The Bush administration’s hope was that democracy in the Middle East would spread like wildfire- that upon witnessing democracy in Israel, Iraq, and Afghanistan, other Middle East countries would overthrow despotic dictators and insist on democracy.  I thought this was a very quixotic view when it was announced.  Amazingly, the last few years have seen exactly this situation: in Egypt, Syria, and Libya, the people have fought or are fighting to overthrow oppressive dictators and install democracy.  The actions of the Obama administration in Pakistan remain to be seen.  A nuclear Pakistan would make a very powerful, very dangerous enemy to the United States.  I hope that our relations have not been damaged beyond repair.
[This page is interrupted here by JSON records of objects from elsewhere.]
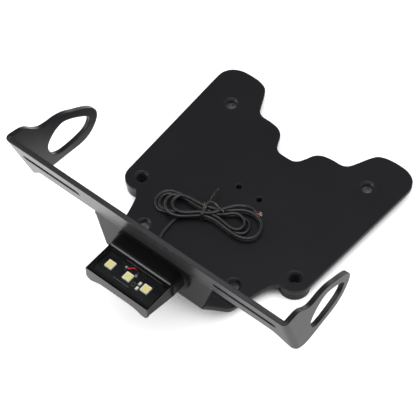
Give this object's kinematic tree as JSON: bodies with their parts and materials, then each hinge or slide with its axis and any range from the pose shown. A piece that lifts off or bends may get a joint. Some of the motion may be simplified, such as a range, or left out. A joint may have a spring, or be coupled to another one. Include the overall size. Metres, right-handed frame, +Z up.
{
  "type": "motorbike tail tidy",
  "caption": "Black folded sheet bracket that carries a motorbike's number plate, with ears for indicators, a small plate lamp and its coiled lead.",
  "frame": {"origin": "midway between the centres of the two spacers, on their lower faces, which meet the motorbike", "axes": "+X along the number plate bar to the right of the lamp's view, +Y from the bar towards the far edge of the base plate, +Z up out of the base plate's upper face"},
  "size_m": [0.2044, 0.2004, 0.0827],
  "materials": {
    "sheet_black": "satin powder coat",
    "spacer_black": "satin powder coat",
    "lamp_black": "glossy moulded",
    "rubber_black": "matte",
    "lens_clear": "clear polished",
    "board_black": "solder mask",
    "chip_white": "matte",
    "phosphor_yellow": "silicone",
    "solder": "tin solder",
    "wire_red": "soft insulation",
    "wire_black": "soft insulation",
    "screw_steel": "zinc plated",
    "lead_black": "soft satin insulation",
    "tie_black": "coated wire",
    "strands": "tinned copper strands"
  },
  "bodies": {
    "root": {"bracket": "sheet_black", "spacer_left": "spacer_black", "spacer_right": "spacer_black", "lamp_housing": "lamp_black", "lamp_gasket": "rubber_black", "lamp_lens": "lens_clear", "circuit_board": "board_black", "led_left": "chip_white", "led_middle": "chip_white", "led_right": "chip_white", "led_phosphor": "phosphor_yellow", "resistors": "chip_white", "solder_joints": "solder", "board_wire_red": "wire_red", "board_wire_black": "wire_black", "lamp_screws": "screw_steel", "screw_washers": "screw_steel", "grommet": "rubber_black", "lead_run": "lead_black", "lead_hank": "lead_black", "lead_tail": "lead_black", "twist_tie": "tie_black", "core_red": "wire_red", "core_black": "wire_black", "bare_strands": "strands"}
  },
  "joints": []
}
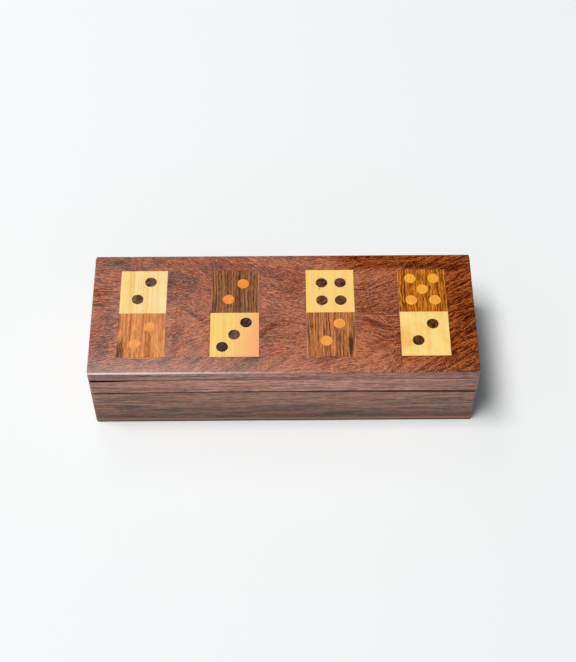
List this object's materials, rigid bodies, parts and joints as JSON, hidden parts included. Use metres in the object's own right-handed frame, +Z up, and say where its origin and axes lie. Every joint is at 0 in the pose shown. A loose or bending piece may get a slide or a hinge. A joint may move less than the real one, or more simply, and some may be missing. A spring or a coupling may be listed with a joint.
{
  "type": "domino storage box",
  "caption": "Long low wooden box with a hinged lid, for a set of dominoes; inlaid domino squares with round pips decorate the lid.",
  "frame": {"origin": "middle of the underside, on the surface that the box stands on; the hinge barrels are left out of the middle", "axes": "+Z up, out of the lid; +X to the right along the box's length, seen from the front; -Y to the front, and the hinges are on the +Y side"},
  "size_m": [0.191, 0.0748, 0.045],
  "materials": {
    "lid_top_wood": "reddish-brown rosewood with wild grain, oiled and rubbed to a soft sheen",
    "side_wood": "brown rosewood with straight dark streaks, oiled",
    "floor_wood": "plain sawn and sanded hardwood, unpolished",
    "pale_inlay_wood": "pale yellow wood, sanded flush and oiled",
    "striped_inlay_wood": "orange-brown wood with dark stripes, sanded flush and oiled",
    "dark_pip_wood": "near-black end-grain dowel, sanded flush",
    "light_pip_wood": "orange end-grain dowel, sanded flush",
    "hinge_brass": "plain brass, slightly dulled"
  },
  "bodies": {
    "base": {"base_front_wall": "side_wood", "base_back_wall": "side_wood", "base_left_wall": "side_wood", "base_right_wall": "side_wood", "base_floor": "floor_wood", "left_hinge_base_leaf": "hinge_brass", "left_hinge_pin": "hinge_brass", "left_hinge_base_screws": "hinge_brass", "right_hinge_base_leaf": "hinge_brass", "right_hinge_pin": "hinge_brass", "right_hinge_base_screws": "hinge_brass"},
    "lid": {"lid_board": "lid_top_wood", "lid_front_rail": "side_wood", "lid_back_rail": "side_wood", "lid_left_rail": "side_wood", "lid_right_rail": "side_wood", "domino_1_back_square": "pale_inlay_wood", "domino_1_front_square": "striped_inlay_wood", "domino_2_back_square": "striped_inlay_wood", "domino_2_front_square": "pale_inlay_wood", "domino_3_back_square": "pale_inlay_wood", "domino_3_front_square": "striped_inlay_wood", "domino_4_back_square": "striped_inlay_wood", "domino_4_front_square": "pale_inlay_wood", "domino_1_back_pips": "dark_pip_wood", "domino_1_front_pips": "light_pip_wood", "domino_2_back_pips": "light_pip_wood", "domino_2_front_pips": "dark_pip_wood", "domino_3_back_pips": "dark_pip_wood", "domino_3_front_pips": "light_pip_wood", "domino_4_back_pips": "light_pip_wood", "domino_4_front_pips": "dark_pip_wood", "left_hinge_lid_leaf": "hinge_brass", "left_hinge_lid_screws": "hinge_brass", "right_hinge_lid_leaf": "hinge_brass", "right_hinge_lid_screws": "hinge_brass"}
  },
  "joints": [
    {"name": "lid_hinge", "type": "hinge", "parent": "base", "child": "lid", "pos_m": [0, 0.0375, 0.02745], "axis": [-1, 0, 0], "range_deg": [0, 187]}
  ]
}
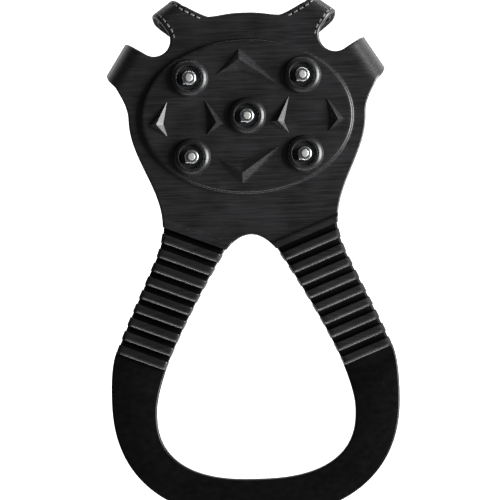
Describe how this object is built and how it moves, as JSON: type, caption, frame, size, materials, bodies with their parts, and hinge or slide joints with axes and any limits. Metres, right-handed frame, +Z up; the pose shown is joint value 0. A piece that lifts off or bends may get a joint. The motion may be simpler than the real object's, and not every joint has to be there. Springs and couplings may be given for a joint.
{
  "type": "shoe ice cleats",
  "caption": "Slip-on rubber heel cleat: a studded plate with front hooks and side tabs, ribbed straps, and a loop that goes round the back of the shoe",
  "frame": {"origin": "on the table under the middle of the whole length and width, with the cleat lying on its back", "axes": "+Z up, away from the shoe, the way the studs point; +Y from the loop to the hooks; +X to the right as seen from the stud side with the hooks at the top"},
  "size_m": [0.0814, 0.146, 0.0132],
  "materials": {
    "rubber": "moulded black rubber, satin",
    "plated_steel": "bright zinc plated steel",
    "carbide": "ground carbide, matt grey"
  },
  "bodies": {
    "plate": {"heel_plate": "rubber", "insert_center": "plated_steel", "insert_front_left": "plated_steel", "insert_front_right": "plated_steel", "insert_rear_left": "plated_steel", "insert_rear_right": "plated_steel", "spike_center": "plated_steel", "spike_front_left": "plated_steel", "spike_front_right": "plated_steel", "spike_rear_left": "plated_steel", "spike_rear_right": "plated_steel", "pin_center": "carbide", "pin_front_left": "carbide", "pin_front_right": "carbide", "pin_rear_left": "carbide", "pin_rear_right": "carbide"},
    "straps": {"strap_left": "rubber", "strap_right": "rubber"},
    "loop": {"heel_loop": "rubber"}
  },
  "joints": [
    {"name": "strap_flex", "type": "hinge", "parent": "plate", "child": "straps", "pos_m": [0, 0.0059, 0.006], "axis": [1, 0, 0], "range_deg": [-15, 80], "stiffness_Nm_per_rad": 0.03},
    {"name": "loop_flex", "type": "hinge", "parent": "straps", "child": "loop", "pos_m": [0, -0.0283, 0], "axis": [1, 0, 0], "range_deg": [-8, 60], "stiffness_Nm_per_rad": 0.02}
  ]
}
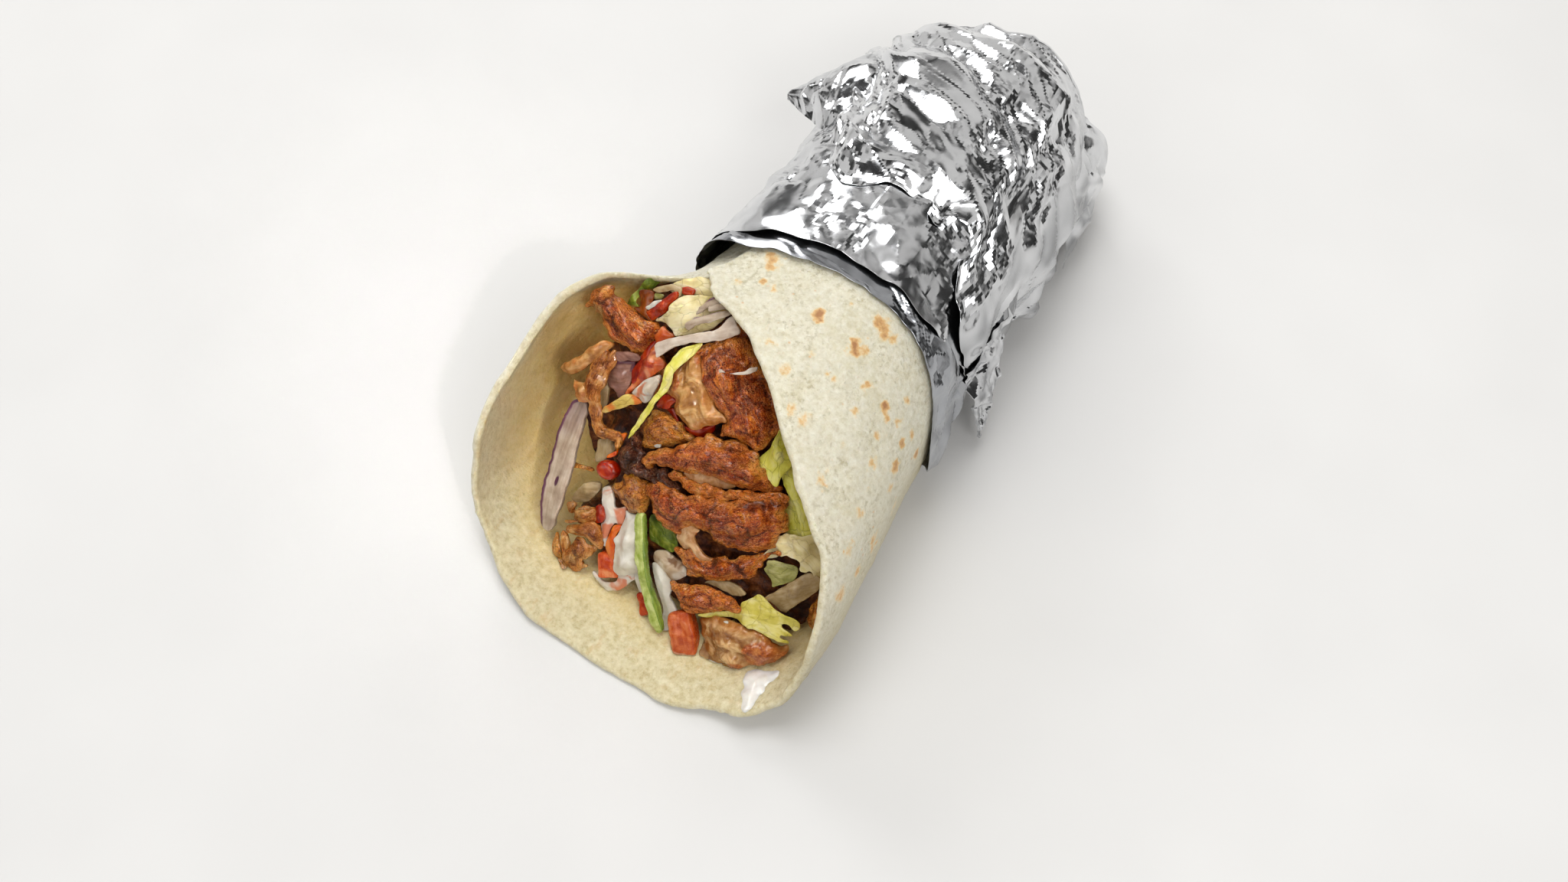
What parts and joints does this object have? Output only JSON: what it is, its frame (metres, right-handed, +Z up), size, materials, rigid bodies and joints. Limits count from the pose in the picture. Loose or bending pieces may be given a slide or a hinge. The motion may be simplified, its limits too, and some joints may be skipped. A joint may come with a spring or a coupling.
{
  "type": "gyro wrap",
  "caption": "Gyro wrap lying on its side: a rolled flour tortilla open at the mouth, heaped with roast meat, salad and white sauce, its lower half wrapped in crumpled foil.",
  "frame": {"origin": "centre of the bottom of the bounding box, on the surface the wrap lies on", "axes": "+Y along the roll, from the open mouth to the foil-wrapped tail; +Z up; +X to the right when looking into the mouth along +Y"},
  "size_m": [0.0999, 0.199, 0.066],
  "materials": {
    "tortilla": "soft dry flour tortilla, matt, with small toasted blisters",
    "foil": "thin kitchen foil, bright, smoothed at the collar and crumpled behind it",
    "filling": "chopped roast meat and salad between the larger pieces, moist",
    "meat": "roast meat, fibrous, with a browned glistening crust and paler cut sides",
    "onion": "raw onion, wet and slightly clear, with purple edges",
    "lettuce": "fresh lettuce, thin, yellow-green, with a soft sheen",
    "cucumber": "cucumber stick with a darker green skin side, wet",
    "tomato": "diced tomato, wet",
    "sauce": "thick white yoghurt sauce, glossy"
  },
  "bodies": {
    "root": {"tortilla": "tortilla", "foil": "foil", "onion_curl": "onion", "lettuce_strip": "lettuce", "onion_slice_top": "onion", "cucumber_stick": "cucumber", "meat_slab_front": "meat", "meat_slab_lower": "meat", "meat_slab_middle": "meat", "meat_slab_upper": "meat", "meat_chunk_large": "meat", "meat_chunk_pale": "meat", "meat_nub_golden": "meat", "meat_nub_lower": "meat", "meat_bark_dark": "meat", "meat_top_left": "meat", "meat_pale_end": "meat", "meat_arch": "meat", "lettuce_fringed": "lettuce", "lettuce_folded_leaf": "lettuce", "lettuce_right_strip": "lettuce", "lettuce_pale_leaf": "lettuce", "lettuce_green_square": "lettuce", "onion_slice_right": "onion", "meat_sliver_right": "meat", "meat_chunk_lip": "meat", "tomato_block": "tomato", "onion_slice_left": "onion", "meat_shred_left": "meat", "meat_shred_low": "meat", "tomato_sauced": "tomato", "white_sauce": "sauce", "tomato_dice": "tomato", "lettuce_dark_leaf": "lettuce", "onion_petal": "onion", "lettuce_tip": "lettuce", "tomato_strip_top": "tomato", "onion_slice_back": "onion", "lettuce_pale_top": "lettuce", "lettuce_top_green": "lettuce", "meat_behind_flap": "meat", "meat_under_chunk": "meat", "filling": "filling"}
  },
  "joints": []
}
From what I understand of World War I, it was the most immoral war fought in the western world in modern times.  It was the first time that modern technology played a role in warfare, and gas warfare was so horrific that it became outlawed after the war at the Geneva Convention.  The war was based on centuries of prejudice, misunderstandings, and militarism. Unlike the recent wars in the Middle East, World War I did not end tyranny or oppression; it merely set the stage for the rise of fascism and communism and World War II (a war which did indeed end tyranny and oppression).  The ‘fog of war’ precludes us from seeing what long-term results will come from our military actions in the Middle East; we can only hope that we follow the important lessons we have learned from the mistakes of World War I and the triumphs of World War II.

Novels like Regeneration are important reminders of these lessons. By the end of the novel, Sassoon is even more adamant about his declaration of objection, and rightly so.  Regeneration should be required reading for all U.S. military leaders.